Скрытность Маргарет Митчелл в книге Фарра становится не только рефреном, но и метафорой, определяющей принципы построения повествования. Мифология “скрытого” оказывается и основной сюжетной интригой, и способом завуалировать специфические проблемы “точки зрения”, “фокальной перспективы”, с которыми неизбежно сталкивается всякая биография. “И дело не в том, что Маргарет было что скрывать. Просто, согласно ее принципам, личная жизнь была частным делом. Но это убеждение отнюдь не мешает исследователям ее творческого пути собрать полную и характерную информацию о ее достижениях” (с. 317—318) — таким образом постулируется двойная оптика жизнеописания. Казалось бы, биограф обязуется иметь дело исключительно с “общественными достижениями” своей героини, с “внешними” результатами ее “внутренней”, скрытой от посторонних глаз жизни, но в то же время и эта “внутренняя”, “личная” жизнь абсолютно прозрачна — исследователь может заглянуть в нее и подтвердить отсутствие каких бы то ни было “недостойных”, “компрометирующих” фактов, способных “запятнать биографию”.

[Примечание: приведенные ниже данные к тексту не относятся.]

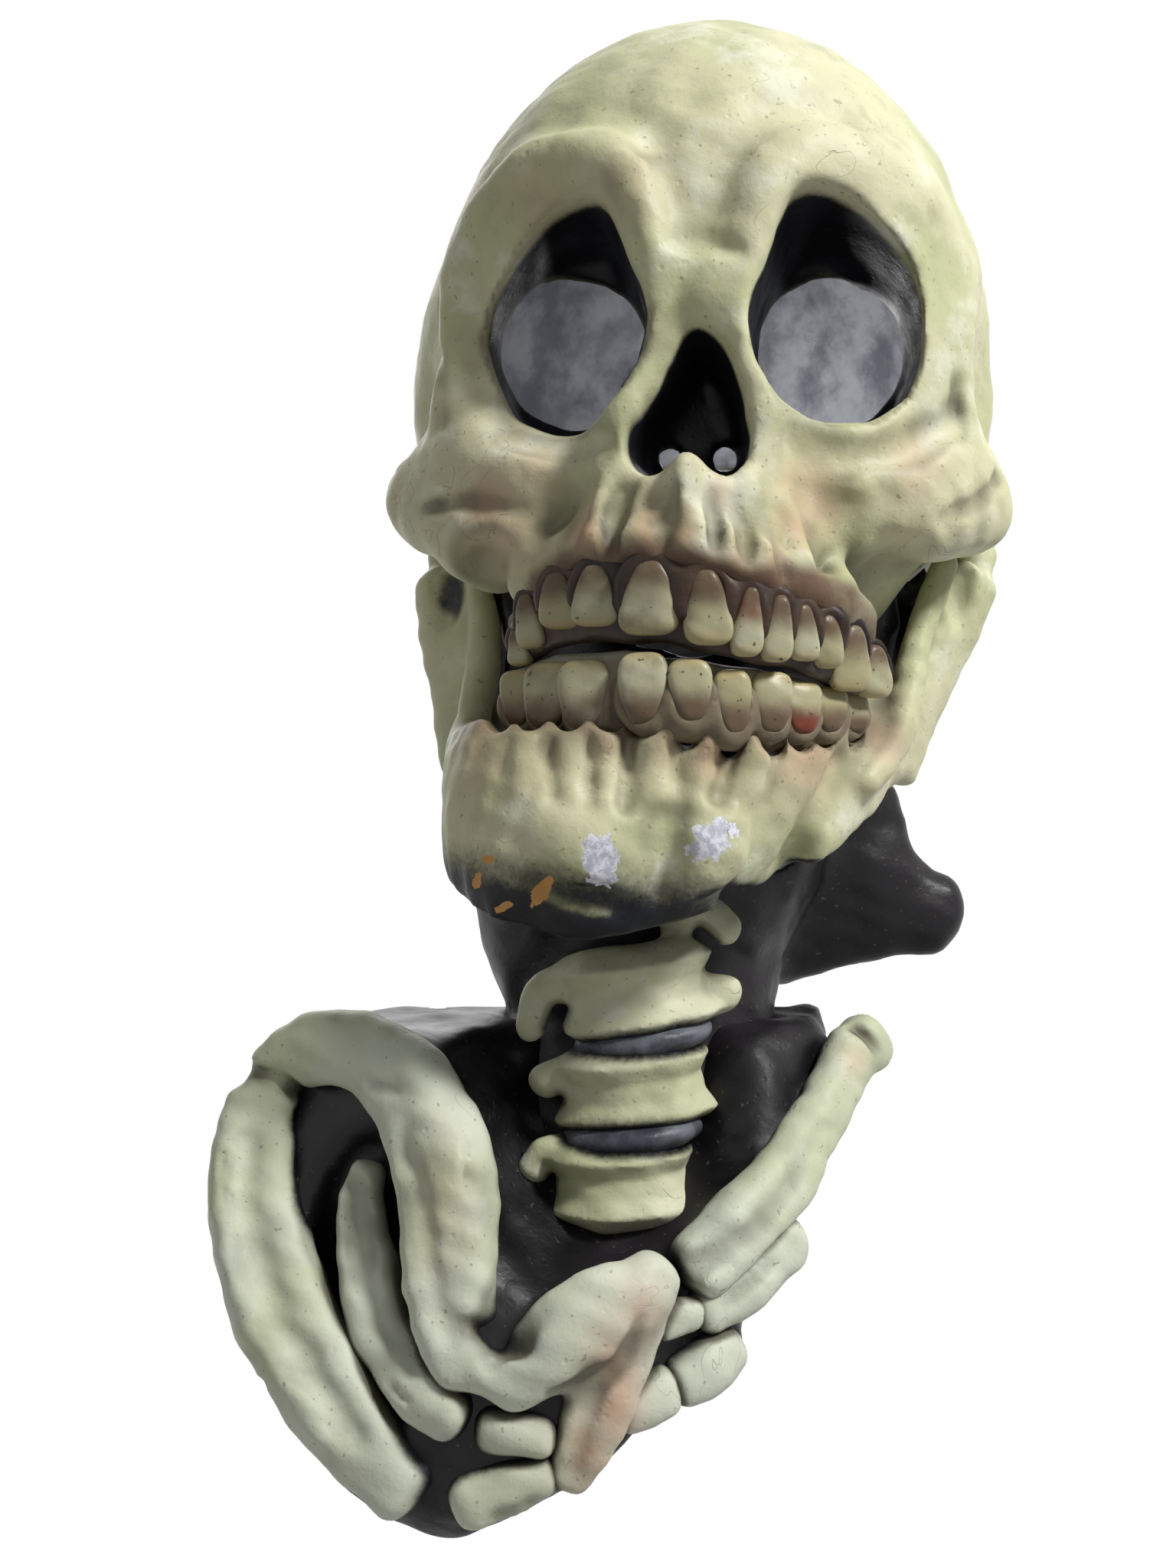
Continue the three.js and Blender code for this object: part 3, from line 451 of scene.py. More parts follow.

“Унесенные ветром” в данном случае — странноватая “вещь в себе”, обладающая размытыми характеристиками “общественного достижения” и подчеркнуто конкретными, материальными свойствами биографического факта. Фарр в мельчайших подробностях прослеживает все этапы физического существования рукописи: отпечатанные на “ремингтоне” за длинным столом для рукоделия листы складываются в конверты, некоторые конверты подкладываются под шатающуюся ножку тахты, на остальных записываются рецепты и списки бакалейных покупок, при переезде конверты оказываются в кладовке, среди кастрюль и сковородок, и, наконец, после непродолжительного ритуала передачи фетиша (Маргарет уверяет издателя, что никакой рукописи нет, ее друзья настаивают на обратном) попадают в едва ли не дрожащие от нетерпения издательские руки. И только после этого биограф задается вопросом: “Что же приобрела издательская компания “Макмиллан”?”. Подглядеть за содержанием романа удается фактически только через призму другого источника: “Для тех, кто не помнит ни книги, ни фильма, лучший ответ на наш вопрос можно найти в отчете советника “Макмиллана”, профессора Ч.У. Эверетта” (с. 140). Имплицитный автор жизнеописания оказывается инстанцией, которая способна прогнозировать события, попунктно охарактеризовать “значение” романа, в назывном порядке перечислить составляющие его успеха, но — в то же время — лишена возможности посмотреть на этот текст взглядом читателя.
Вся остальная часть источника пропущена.